The success of “Endhiran” reposed Shankar's faith in Karky's skill. He has once again roped him in for “Nanban”, a remake of “3 Idiots.” Karky has not only written the lyrics, he has also co-written the dialogue with Shankar. “Again, I don't want people to have a déjà vu feeling. So I've deliberately used unusual words for a fresh take on campus life. There's one number which uses words from 16 languages. Instead of throwing in some catchy mumbo-jumbo, I thought film-goers can learn something new,” he beams.
Having found his true metier, there's no stopping Karky. His work will soon be showcased in films such as “Pon Maalai Pozhudhu”, “7 am Arivu”, “Vandhan Vendraan”, “180” (lyrics) and “Goraa” (dialogue). Talk about time management, and the youngster says matter-of-factly, “I find time for everything. College, filmi pursuits and son Haiku.” Now that's an unusual name. “I like brevity. Haiku is about maximum impact with minimum words. In today's world, it pays to deliver more with less!”
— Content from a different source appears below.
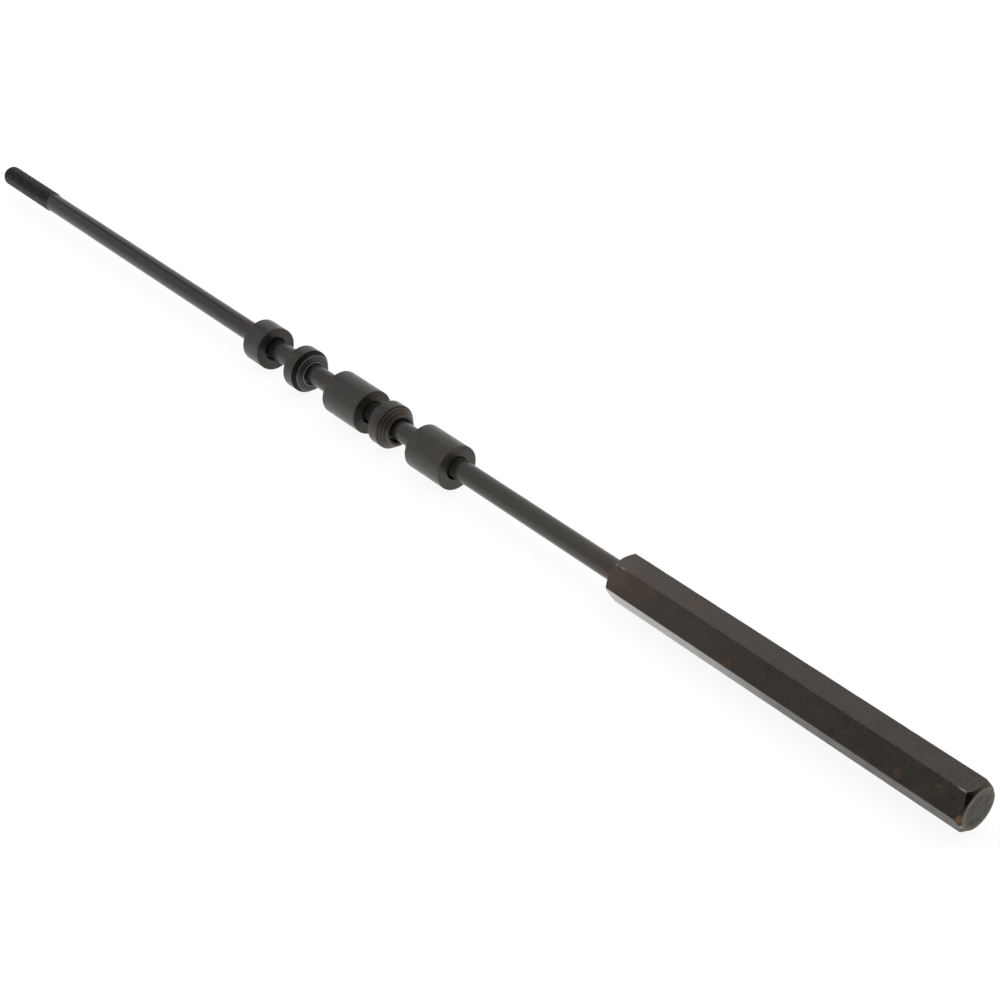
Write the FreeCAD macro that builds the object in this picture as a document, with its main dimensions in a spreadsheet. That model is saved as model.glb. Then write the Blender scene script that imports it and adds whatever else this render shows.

He says he was a poor student who failed in all subjects, except Tamil and English.
“But the turning point came in High School, when I suddenly got interested in computers and went on to score well in plus-two. My marks took me to Anna University, where I also met Nandini, my wife. My Masters in Australia and eventually Ph.D. there with full scholarship reassured me that I was cut out for research and academics. With mom being a professor and dad a lyricist, I guess I've got a little bit of both in me!”
Mellinam is an initiative Karky has floated with wife Nandini. “It's an attempt to simplify education, in general, and Tamil, in particular. Through an iPaati series that's available on our website, we expose children to a range of stories in different disciplines — from social science to language. What's next is an easy take on Tamil grammar for beginners. An un-school concept is also on our wish list.